* Start DATASET SECTION *

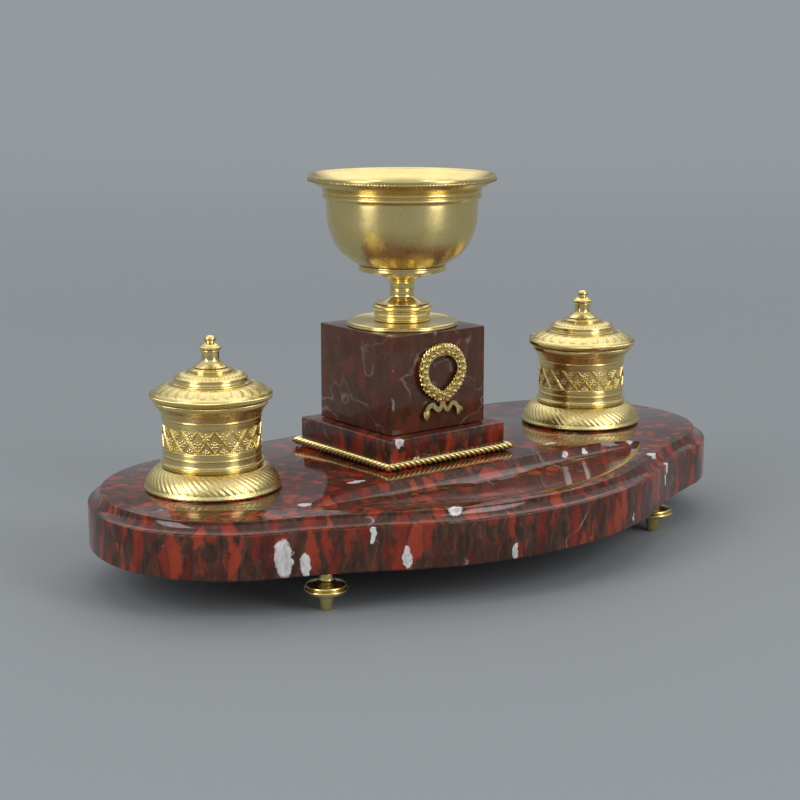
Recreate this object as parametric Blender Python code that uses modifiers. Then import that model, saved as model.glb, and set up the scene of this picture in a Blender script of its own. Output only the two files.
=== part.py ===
"""Desk inkstand in red marble and gilt bronze.

A bow-fronted marble base on four turned feet carries a square plinth with a footed cup,
and one round inkwell with a hinged lid on either side.  A pen tray is scooped along the front.

Lengths are metres.  +Z is up, +X runs along the base, and the front faces -Y.
The origin lies on the surface that the feet stand on, under the middle of the base's box.
"""
import math

import bmesh
import bpy
from mathutils import Vector

MM = 0.001
GAP = 0.3 * MM               # air left between pieces that rest on each other

# ---------------------------------------------------------------- driving dimensions
BASE_HALF_LENGTH = 178.0 * MM
BASE_HALF_DEPTH = 91.85 * MM
BASE_UNDERSIDE_Z = 19.4 * MM
BASE_TOP_Z = 45.0 * MM
COVE_WIDTH = 5.7 * MM        # concave moulding round the top edge
COVE_HEIGHT = 5.2 * MM
BOW_RADIUS = 168.6 * MM      # swelling front
BOW_ANGLE = math.radians(29.7)
FLANK_ANGLE = math.radians(19.1)
END_RADIUS = 66.6 * MM       # front corner of each end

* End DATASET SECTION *

▶ **WHAT THE TASK ASKS**:
Write the entire listing out again, word for word.

▶ **EXPECTED OUTPUT**:
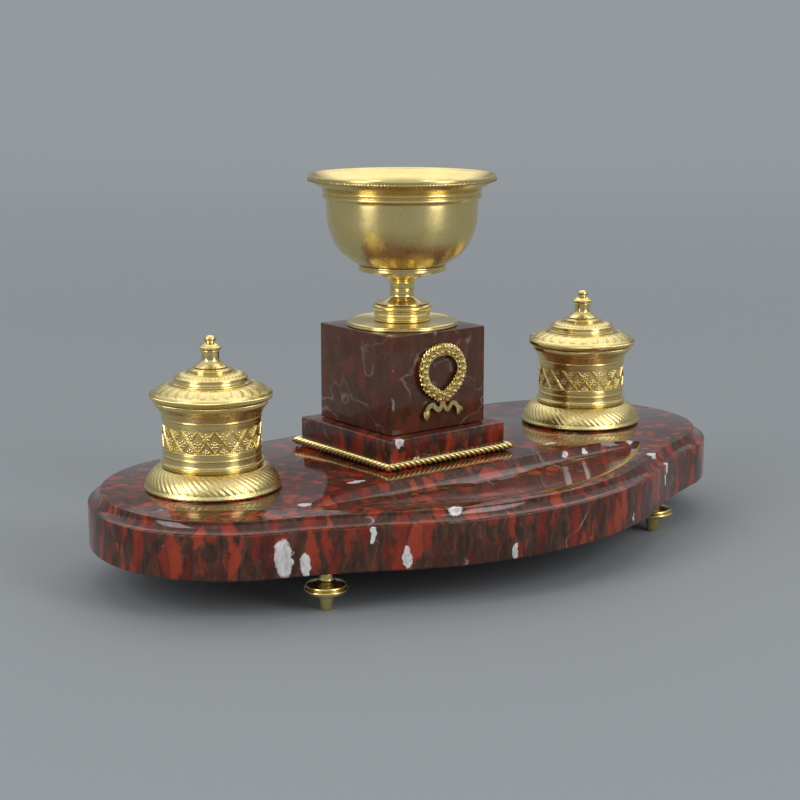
Recreate this object as parametric Blender Python code that uses modifiers. Then import that model, saved as model.glb, and set up the scene of this picture in a Blender script of its own. Output only the two files.
=== part.py ===
"""Desk inkstand in red marble and gilt bronze.

A bow-fronted marble base on four turned feet carries a square plinth with a footed cup,
and one round inkwell with a hinged lid on either side.  A pen tray is scooped along the front.

Lengths are metres.  +Z is up, +X runs along the base, and the front faces -Y.
The origin lies on the surface that the feet stand on, under the middle of the base's box.
"""
import math

import bmesh
import bpy
from mathutils import Vector

MM = 0.001
GAP = 0.3 * MM               # air left between pieces that rest on each other

# ---------------------------------------------------------------- driving dimensions
BASE_HALF_LENGTH = 178.0 * MM
BASE_HALF_DEPTH = 91.85 * MM
BASE_UNDERSIDE_Z = 19.4 * MM
BASE_TOP_Z = 45.0 * MM
COVE_WIDTH = 5.7 * MM        # concave moulding round the top edge
COVE_HEIGHT = 5.2 * MM
BOW_RADIUS = 168.6 * MM      # swelling front
BOW_ANGLE = math.radians(29.7)
FLANK_ANGLE = math.radians(19.1)
END_RADIUS = 66.6 * MM       # front corner of each end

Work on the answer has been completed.